Чтобы повидать маму, побыть с ней, я покидала Лосевых, и так было ежегодно до 1954 года. Сердце рвалось к многострадальной маме, в город у подножия Столовой горы, в город, над которым величественно царствует Казбек, где на жарком солнце сладостен аромат роз, к вечеру резеды, а ночью дышит душистый табак, белый и розовый. Да, сердце разрывалось, раскалывалось надвое – хотелось к маме. Хотелось и под сень березок, на «зеленые попики» (они до сих пор у меня в дачных вещах и служат мне летом), быть рядом с Мусенькой и Ханом. Но они, эти «взросленькие» (так я их называла), были мудры и всегда в конце концов отсылали меня на Кавказ, глубоко почитая мою бедную мать не только из-за нашего с ней кровного родства, но, как я теперь понимаю, и как со-узницу, со-участницу в общей судьбе. И Лосевы, и мама – бывшие лагерники. Только тогда лагерное прошлое Лосевых оставалось для меня тайной.
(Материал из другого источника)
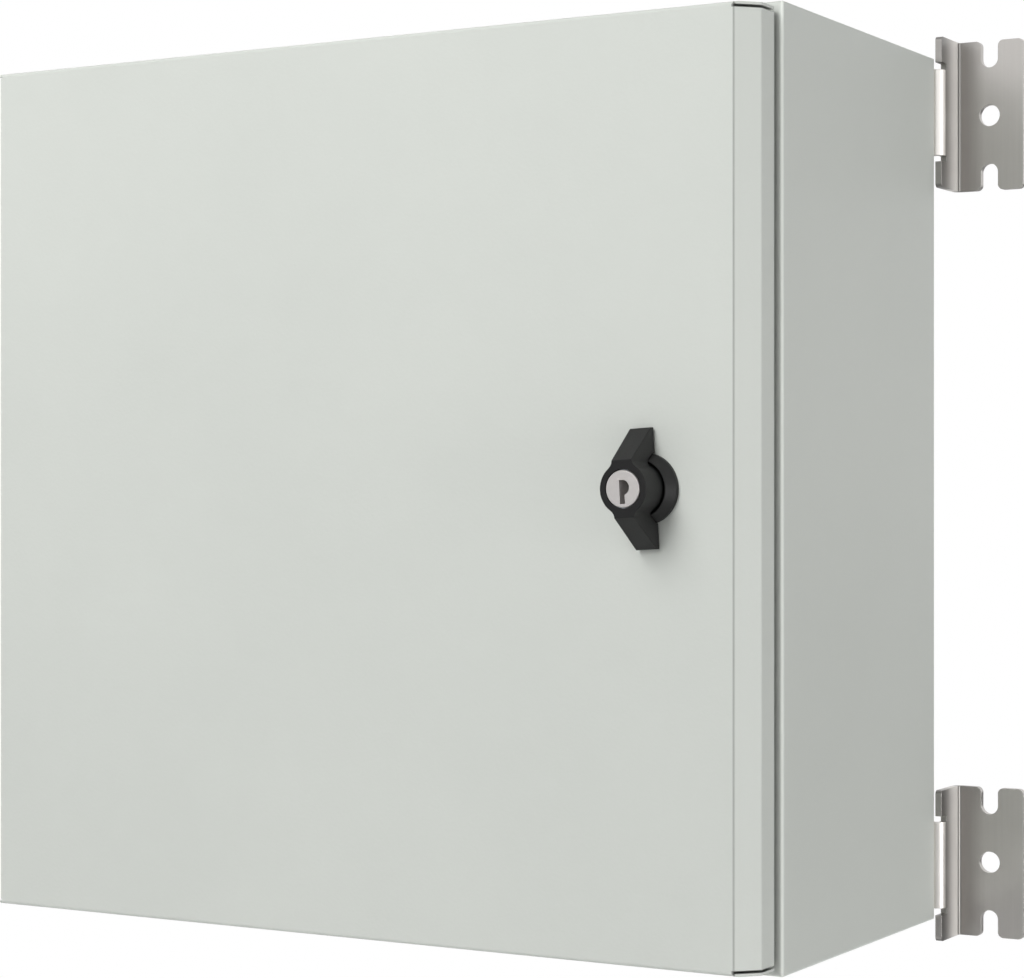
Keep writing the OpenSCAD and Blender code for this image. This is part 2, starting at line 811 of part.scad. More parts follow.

Тяжело жить с раздвоенным сердцем. Тем более тяжко родной маме выслушивать наивные восторги о каких-то загадочных взрослых друзьях ее юной дочери. И, видимо, этот внутренний трепет моей души был столь явен для проницательной Валентины Михайловны, что, прощаясь со мной на лето 45-го, она сказала: «Ничего. Поезжай. Еще там замуж выйдешь. Ты ведь красивая». Мы стояли в дверях арбатской квартиры, в сумерках расставания, и здесь я произнесла слова, памятные по сей день: «Я буду с вами всю жизнь. Я вас никогда не покину». Я родилась в 1922 году. В этом же году Валентина Михайловна и А. Ф. были обвенчаны в Сергиевом Посаде о. Павлом Флоренским. Я уже знала об этом и втайне считала себя духовной дочерью Лосевых. Это была, может быть, мистика, наивная, но исполненная веры, которая отметала всякие сомнения в правильности принятого решения и в том, что именно такая судьба меня ждет, что она уже стоит при дверях, рядом с нами. Только мы прощаемся до осени, а судьба нас уже встретила и не думает расставаться.
Как трепетало сердце, когда осенью я звонила в дверь московской квартиры. Я-то на месте, я знаю свой путь, а вот как они, и первая мысль: живы ли? Почему-то эта мысль меня страшила по приезде каждый год, и я всякий раз прислушивалась к издалека идущим шагам. Она ли? Оба ли на месте?